Speakers focused talks and discussions on the need for change as the archdiocese and the Church move forward in ministry.

The former Bishop of Portland, Maine, Bishop Richard J. Malone welcomed the opportunity to open the convocation for the Boston presbyterate before he heads to his new assignment as Bishop of Buffalo. The Salem native served alongside many of the men at the convocation, as a priest for 28 years and as an auxiliary bishop of Boston for four years.

Under Bishop Malone's leadership, the Portland Diocese undertook a restructuring strategy to preserve its ministries. He stressed the need for positive, flexible and hopeful attitudes amongst priests as Boston moves to address its own pastoral needs.

"I do want to affirm how crucial your role is. Nothing good will come of this project without the highest quality of pastoral leadership offered by each one of you," he told the priests.

Bishop Malone spoke about how the thrust for evangelization must direct pastoral planning.

"It is so important to have the lamp of the New Evangelization shining brightly on all the aspects of this pastoral planning process," he said.

"May your work together going forward, guided by the Holy Spirit, be for you and all you serve even with the challenges and all of that what John Paul II, in 'Novo Millennio Ineunte,' called an exciting work of pastoral revitalization. Think of that, pastoral revitalization, our work involving all of us," the bishop said.

Following Bishop Malone's remarks, Msgr. William P. Fay, Archdiocesan Pastoral Planning Commission (APPC) co-chair and pastor of St. Columbkille Parish in Brighton, began with a nod to Bishop Malone's comments.

"What he had to say, and bring to us today, very much connects with what we are doing here. Again, it is important for us to begin remembering that this is all at the service of evangelization," he said.

Msgr. Fay addressed the response to the pastoral planning proposal first outlined at a December 2011 meeting with the Boston presbyterate.

He focused on APPC consultations held from December 2011 through March 2012 throughout the archdiocese for priests, church staff and volunteers.

He reminded the priests of the APPC plan to strengthen parishes, presented findings from consultations run by the commission throughout the archdiocese in recent months, and discussed points the plan would continue addressing in the future.

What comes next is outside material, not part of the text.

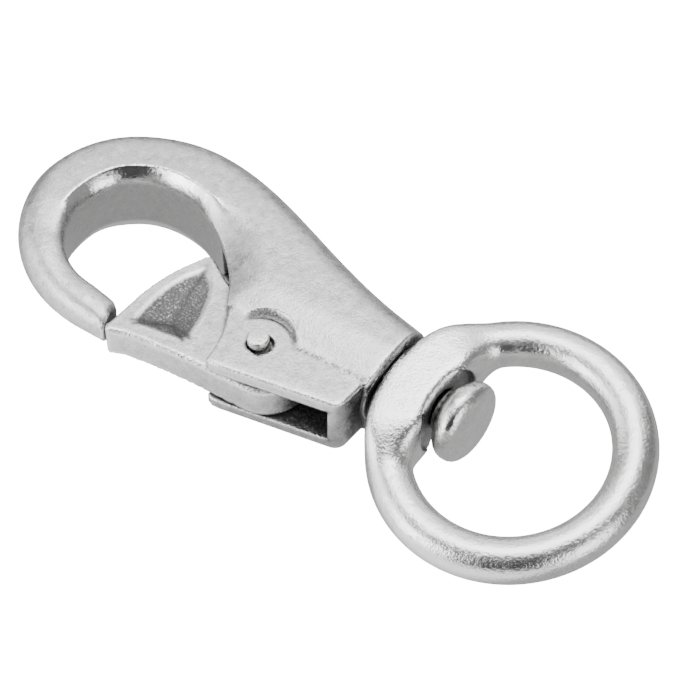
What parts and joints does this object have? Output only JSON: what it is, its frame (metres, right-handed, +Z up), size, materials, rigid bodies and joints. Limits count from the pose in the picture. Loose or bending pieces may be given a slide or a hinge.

He recapped the five mission initiatives proposed in the document "Disciples in Mission" published in 2011 that he said continue to guide the APPC.

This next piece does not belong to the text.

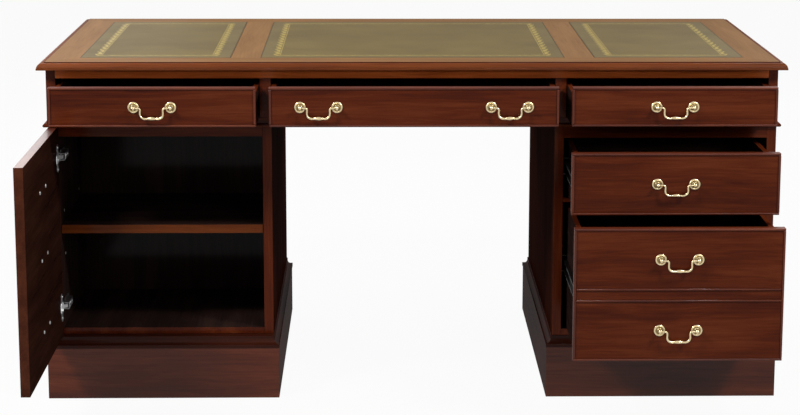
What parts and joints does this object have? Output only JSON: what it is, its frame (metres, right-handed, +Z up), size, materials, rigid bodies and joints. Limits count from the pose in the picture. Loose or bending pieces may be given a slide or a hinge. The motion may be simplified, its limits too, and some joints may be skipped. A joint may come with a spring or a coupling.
{
  "type": "partners desk",
  "caption": "Two-sided pedestal writing desk with a leather-topped frieze of drawers over an open kneehole, drawers and a cupboard in each pedestal.",
  "frame": {"origin": "on the floor under the plan centre of the top", "axes": "+X along the desk to the front user's right, +Y from the front user to the rear user, +Z up"},
  "size_m": [1.676, 1.2975, 0.776],
  "materials": {
    "mahogany": "french polished mahogany veneer",
    "drawer_wood": "polished mahogany fronts on stained boxes",
    "leather": "olive skiver with a gilt tooled band",
    "brass": "polished",
    "steel": "nickel plated"
  },
  "bodies": {
    "root": {"top_panel": "mahogany", "leather_insets": "leather", "frieze_case": "mahogany", "waist_moulding": "mahogany", "pedestal_left": "mahogany", "pedestal_right": "mahogany", "plinth_left": "mahogany", "plinth_right": "mahogany", "cupboard_shelves": "mahogany", "shelf_pegs": "steel", "hinge_arms": "steel", "drawer_runners": "steel"},
    "front_frieze_left": {"front_frieze_left_drawer": "drawer_wood", "front_frieze_left_roses": "brass"},
    "front_frieze_left_bail": {"front_frieze_left_bail": "brass"},
    "front_frieze_centre": {"front_frieze_centre_drawer": "drawer_wood", "front_frieze_centre_roses": "brass"},
    "front_frieze_centre_left_bail": {"front_frieze_centre_left_bail": "brass"},
    "front_frieze_centre_right_bail": {"front_frieze_centre_right_bail": "brass"},
    "front_frieze_right": {"front_frieze_right_drawer": "drawer_wood", "front_frieze_right_roses": "brass"},
    "front_frieze_right_bail": {"front_frieze_right_bail": "brass"},
    "front_upper": {"front_upper_drawer": "drawer_wood", "front_upper_roses": "brass"},
    "front_upper_bail": {"front_upper_bail": "brass"},
    "front_file": {"front_file_drawer": "drawer_wood", "front_file_roses": "brass"},
    "front_file_top_bail": {"front_file_top_bail": "brass"},
    "front_file_low_bail": {"front_file_low_bail": "brass"},
    "front_door": {"front_door": "mahogany", "front_door_roses": "brass", "front_hinge_cups": "steel"},
    "front_hinge_links": {"front_hinge_links": "steel"},
    "front_door_top_bail": {"front_door_top_bail": "brass"},
    "front_door_middle_bail": {"front_door_middle_bail": "brass"},
    "front_door_low_bail": {"front_door_low_bail": "brass"},
    "rear_frieze_left": {"rear_frieze_left_drawer": "drawer_wood", "rear_frieze_left_roses": "brass"},
    "rear_frieze_left_bail": {"rear_frieze_left_bail": "brass"},
    "rear_frieze_centre": {"rear_frieze_centre_drawer": "drawer_wood", "rear_frieze_centre_roses": "brass"},
    "rear_frieze_centre_left_bail": {"rear_frieze_centre_left_bail": "brass"},
    "rear_frieze_centre_right_bail": {"rear_frieze_centre_right_bail": "brass"},
    "rear_frieze_right": {"rear_frieze_right_drawer": "drawer_wood", "rear_frieze_right_roses": "brass"},
    "rear_frieze_right_bail": {"rear_frieze_right_bail": "brass"},
    "rear_upper": {"rear_upper_drawer": "drawer_wood", "rear_upper_roses": "brass"},
    "rear_upper_bail": {"rear_upper_bail": "brass"},
    "rear_file": {"rear_file_drawer": "drawer_wood", "rear_file_roses": "brass"},
    "rear_file_top_bail": {"rear_file_top_bail": "brass"},
    "rear_file_low_bail": {"rear_file_low_bail": "brass"},
    "rear_door": {"rear_door": "mahogany", "rear_door_roses": "brass", "rear_hinge_cups": "steel"},
    "rear_hinge_links": {"rear_hinge_links": "steel"},
    "rear_door_top_bail": {"rear_door_top_bail": "brass"},
    "rear_door_middle_bail": {"rear_door_middle_bail": "brass"},
    "rear_door_low_bail": {"rear_door_low_bail": "brass"}
  },
  "joints": [
    {"name": "front_frieze_left_slide", "type": "slide", "parent": "root", "child": "front_frieze_left", "axis": [0, -1, 0], "range_m": [-0.132, 0.13]},
    {"name": "front_frieze_left_bail_swing", "type": "hinge", "parent": "front_frieze_left", "child": "front_frieze_left_bail", "pos_m": [-0.5715, -0.539, 0.6935], "axis": [-1, 0, 0], "range_deg": [-20, 95]},
    {"name": "front_frieze_centre_slide", "type": "slide", "parent": "root", "child": "front_frieze_centre", "axis": [0, -1, 0], "range_m": [-0.132, 0.13]},
    {"name": "front_frieze_centre_left_bail_swing", "type": "hinge", "parent": "front_frieze_centre", "child": "front_frieze_centre_left_bail", "pos_m": [-0.209, -0.539, 0.6935], "axis": [-1, 0, 0], "range_deg": [-20, 95]},
    {"name": "front_frieze_centre_right_bail_swing", "type": "hinge", "parent": "front_frieze_centre", "child": "front_frieze_centre_right_bail", "pos_m": [0.209, -0.539, 0.6935], "axis": [-1, 0, 0], "range_deg": [-20, 95]},
    {"name": "front_frieze_right_slide", "type": "slide", "parent": "root", "child": "front_frieze_right", "axis": [0, -1, 0], "range_m": [-0.132, 0.13]},
    {"name": "front_frieze_right_bail_swing", "type": "hinge", "parent": "front_frieze_right", "child": "front_frieze_right_bail", "pos_m": [0.5715, -0.539, 0.6935], "axis": [-1, 0, 0], "range_deg": [-20, 95]},
    {"name": "front_upper_slide", "type": "slide", "parent": "root", "child": "front_upper", "axis": [0, -1, 0], "range_m": [-0.19, 0.11]},
    {"name": "front_upper_bail_swing", "type": "hinge", "parent": "front_upper", "child": "front_upper_bail", "pos_m": [0.5695, -0.597, 0.5325], "axis": [-1, 0, 0], "range_deg": [-20, 95]},
    {"name": "front_file_slide", "type": "slide", "parent": "root", "child": "front_file", "axis": [0, -1, 0], "range_m": [-0.277, 0.06]},
    {"name": "front_file_top_bail_swing", "type": "hinge", "parent": "front_file", "child": "front_file_top_bail", "pos_m": [0.5695, -0.684, 0.3845], "axis": [-1, 0, 0], "range_deg": [-20, 95]},
    {"name": "front_file_low_bail_swing", "type": "hinge", "parent": "front_file", "child": "front_file_low_bail", "pos_m": [0.5695, -0.684, 0.2275], "axis": [-1, 0, 0], "range_deg": [-20, 95]},
    {"name": "front_door_hinge", "type": "hinge", "parent": "root", "child": "front_door", "pos_m": [-0.811, -0.387, 0.3855], "axis": [0, 0, -1], "range_deg": [-90, 10]},
    {"name": "front_hinge_links_swing", "type": "hinge", "parent": "root", "child": "front_hinge_links", "pos_m": [-0.79, -0.381, 0.3855], "axis": [0, 0, 1], "range_deg": [-65.36, 7.71]},
    {"name": "front_door_top_bail_swing", "type": "hinge", "parent": "front_door", "child": "front_door_top_bail", "pos_m": [-0.831, -0.6285, 0.5325], "axis": [0, 1, 0], "range_deg": [-20, 95]},
    {"name": "front_door_middle_bail_swing", "type": "hinge", "parent": "front_door", "child": "front_door_middle_bail", "pos_m": [-0.831, -0.6285, 0.3845], "axis": [0, 1, 0], "range_deg": [-20, 95]},
    {"name": "front_door_low_bail_swing", "type": "hinge", "parent": "front_door", "child": "front_door_low_bail", "pos_m": [-0.831, -0.6285, 0.2275], "axis": [0, 1, 0], "range_deg": [-20, 95]},
    {"name": "rear_frieze_left_slide", "type": "slide", "parent": "root", "child": "rear_frieze_left", "axis": [0, 1, 0], "range_m": [0, 0.262]},
    {"name": "rear_frieze_left_bail_swing", "type": "hinge", "parent": "rear_frieze_left", "child": "rear_frieze_left_bail", "pos_m": [0.5715, 0.407, 0.6935], "axis": [1, 0, 0], "range_deg": [-20, 95]},
    {"name": "rear_frieze_centre_slide", "type": "slide", "parent": "root", "child": "rear_frieze_centre", "axis": [0, 1, 0], "range_m": [0, 0.262]},
    {"name": "rear_frieze_centre_left_bail_swing", "type": "hinge", "parent": "rear_frieze_centre", "child": "rear_frieze_centre_left_bail", "pos_m": [0.209, 0.407, 0.6935], "axis": [1, 0, 0], "range_deg": [-20, 95]},
    {"name": "rear_frieze_centre_right_bail_swing", "type": "hinge", "parent": "rear_frieze_centre", "child": "rear_frieze_centre_right_bail", "pos_m": [-0.209, 0.407, 0.6935], "axis": [1, 0, 0], "range_deg": [-20, 95]},
    {"name": "rear_frieze_right_slide", "type": "slide", "parent": "root", "child": "rear_frieze_right", "axis": [0, 1, 0], "range_m": [0, 0.262]},
    {"name": "rear_frieze_right_bail_swing", "type": "hinge", "parent": "rear_frieze_right", "child": "rear_frieze_right_bail", "pos_m": [-0.5715, 0.407, 0.6935], "axis": [1, 0, 0], "range_deg": [-20, 95]},
    {"name": "rear_upper_slide", "type": "slide", "parent": "root", "child": "rear_upper", "axis": [0, 1, 0], "range_m": [0, 0.3]},
    {"name": "rear_upper_bail_swing", "type": "hinge", "parent": "rear_upper", "child": "rear_upper_bail", "pos_m": [-0.5695, 0.407, 0.5325], "axis": [1, 0, 0], "range_deg": [-20, 95]},
    {"name": "rear_file_slide", "type": "slide", "parent": "root", "child": "rear_file", "axis": [0, 1, 0], "range_m": [0, 0.337]},
    {"name": "rear_file_top_bail_swing", "type": "hinge", "parent": "rear_file", "child": "rear_file_top_bail", "pos_m": [-0.5695, 0.407, 0.3845], "axis": [1, 0, 0], "range_deg": [-20, 95]},
    {"name": "rear_file_low_bail_swing", "type": "hinge", "parent": "rear_file", "child": "rear_file_low_bail", "pos_m": [-0.5695, 0.407, 0.2275], "axis": [1, 0, 0], "range_deg": [-20, 95]},
    {"name": "rear_door_hinge", "type": "hinge", "parent": "root", "child": "rear_door", "pos_m": [0.811, 0.387, 0.3855], "axis": [0, 0, -1], "range_deg": [0, 100]},
    {"name": "rear_hinge_links_swing", "type": "hinge", "parent": "root", "child": "rear_hinge_links", "pos_m": [0.79, 0.381, 0.3855], "axis": [0, 0, 1], "range_deg": [0, 72.57]},
    {"name": "rear_door_top_bail_swing", "type": "hinge", "parent": "rear_door", "child": "rear_door_top_bail", "pos_m": [0.5695, 0.407, 0.5325], "axis": [1, 0, 0], "range_deg": [-20, 95]},
    {"name": "rear_door_middle_bail_swing", "type": "hinge", "parent": "rear_door", "child": "rear_door_middle_bail", "pos_m": [0.5695, 0.407, 0.3845], "axis": [1, 0, 0], "range_deg": [-20, 95]},
    {"name": "rear_door_low_bail_swing", "type": "hinge", "parent": "rear_door", "child": "rear_door_low_bail", "pos_m": [0.5695, 0.407, 0.2275], "axis": [1, 0, 0], "range_deg": [-20, 95]}
  ],
  "couplings": [
    {"joint": "front_hinge_links_swing", "follows": "front_door_hinge", "ratio": 0.72067},
    {"joint": "rear_hinge_links_swing", "follows": "rear_door_hinge", "ratio": 0.72067}
  ]
}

The document proposed that any pastoral planning for the archdiocese aims to welcome Catholics to a deeper conversion to Christ, strengthen parishes, grow the Church through evangelization, strengthen and bring to excellence faith formation for Catholics of all ages, and reenergize pastoral leadership.

"We moved immediately as a commission to the issue of the strengthening of the parishes, and we did that because it was obvious to us that this became the foundation for all the other initiatives. If you are going to welcome people back to the life of the Church and ask them to commit themselves more fully to conversion, the place to which they are going to be welcomed is the parish," Msgr. Fay said.

Under the proposed plan, the archdiocese's 288 parishes would be paired into 127 groups, most consisting of two or three parishes, which would be served by a Pastoral Service Team or PST, led by the pastor and "consisting of priests, deacons, lay ecclesial ministers, finance councils and parish councils that serve multiple parishes," according to the APPC.

He said the APPC moved forward in suggesting grouping parishes with four things in mind: He said the plan would have to explore logical reasons beyond proximity to one another for suggesting collaboration between parishes, establish implementation through a reasonable timeline, ensure adequate numbers of pastoral staff to effectively support pastors, and facilitate training to promote effective evangelization.

"We took the 288 parishes and we proposed that there be 127 of these so-called pastoral collaboratives," he said.

He also said the APPC is working with some parishes and pastors on suggestions regarding which churches would work best together in collaborating groups. He said the final list of proposed "collaboratives" has not yet been finalized or submitted to the cardinal.

Next, he detailed nine key findings of the commission over the course of six months of consultations, which he said involved 5,000 people and generated 8,000 pages of feedback for the commission. The results of the consultation are available at www.planning2012.com.

-- He said the commission found that they had broad based support for the idea of moving toward the multiple parish collaboration.

"When we asked people if this was right, or near to right direction, 66 percent indicated to us, 'Yes, we think so,'" he said.

He also said 84 percent of respondents were against closing parishes as a way to move forward.

"So, what are we hearing?" he said in a report published on the archdiocese's pastoral planning website, "What we are doing now is not okay. Closing parishes is not okay. The pastoral team model for a slow and organic move to multiple parish pastoring is okay, although it continues to need refinement."

-- The commission found broad support for Cardinal Seán P. O'Malley's continued focus on evangelization as a long-term goal for the archdiocese.

However, he also said, "we learned that people do not see clearly the connection between the pastoral team model and the improvement of evangelization."

"This is a serious concern for us. Without evangelization, this is just restructuring. So, what's the connection? An early answer to that question might be that the parish is the heart of evangelization. The very act of forming a team, training a team, writing a local pastoral plan, and implementing that plan, will in itself help to orient the parishes to evangelization," he said in the report.